Pour faire entrer un maximum de lumière naturelle, les architectes ont maximisé la superficie des fenêtres, tout en minimisant les cloisons intérieures. Ils ont mis à profit les hauts plafonds bétonnés d’une hauteur allant jusqu’à 14 pieds, en laissant apparents les conduits de plomberie et de ventilation plutôt que de les cacher dans de faux plafonds.

ILLUSTRATION ÉTIENNE DUMAS, ARTISTE 3D

Pour maximiser la luminosité, de grandes fenêtres et des cloisons vitrées ont été privilégiées.

Le résultat ? De grands lofts au look industriel. « Ils se démarquent des appartements d’inspiration scandinave, très épurés, qui sont construits actuellement », affirme M. Simard.

Les espaces communs feront écho à l’histoire de l’édifice, assure Mme Toulouse-Joyal. « Nous faisons évidemment des clins d’œil aux années 1970. Nous mettons en valeur des luminaires de ces années-là, du bois d’acajou, des caissons aux formes alvéolées au plafond… Nous nous sommes amusés beaucoup avec des tissus, des matériaux, des motifs très modernes. Je pense que ça va être fort amusant pour les futurs locataires. »

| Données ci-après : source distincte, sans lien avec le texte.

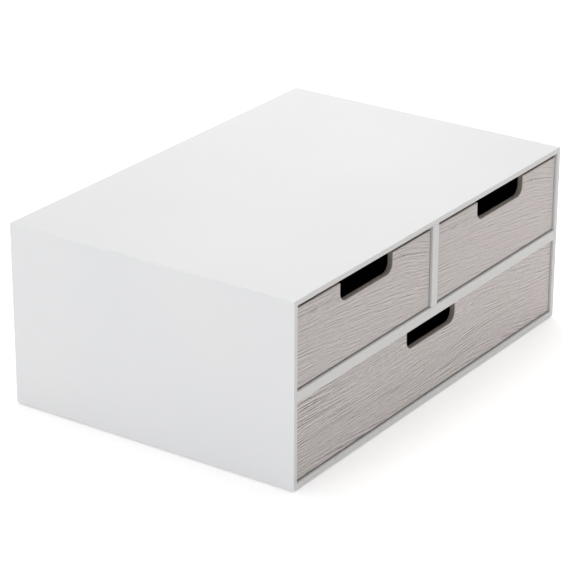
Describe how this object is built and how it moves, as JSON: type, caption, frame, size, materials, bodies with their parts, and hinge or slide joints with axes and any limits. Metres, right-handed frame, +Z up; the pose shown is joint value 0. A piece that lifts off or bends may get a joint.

Le chantier, amorcé en juin 2023, nécessitera encore une année de travail. Les premiers appartements devraient être prêts pour le 1er juillet 2025, assure Jean-Michel Simard.

Redonner un second souffle à cet édifice patrimonial procure une grande satisfaction, confient les deux architectes. « Je crois que les citoyens de Québec seront contents qu’on lui redonne vie, tout en gardant sa signature architecturale », conclut Sandrine Toulouse-Joyal.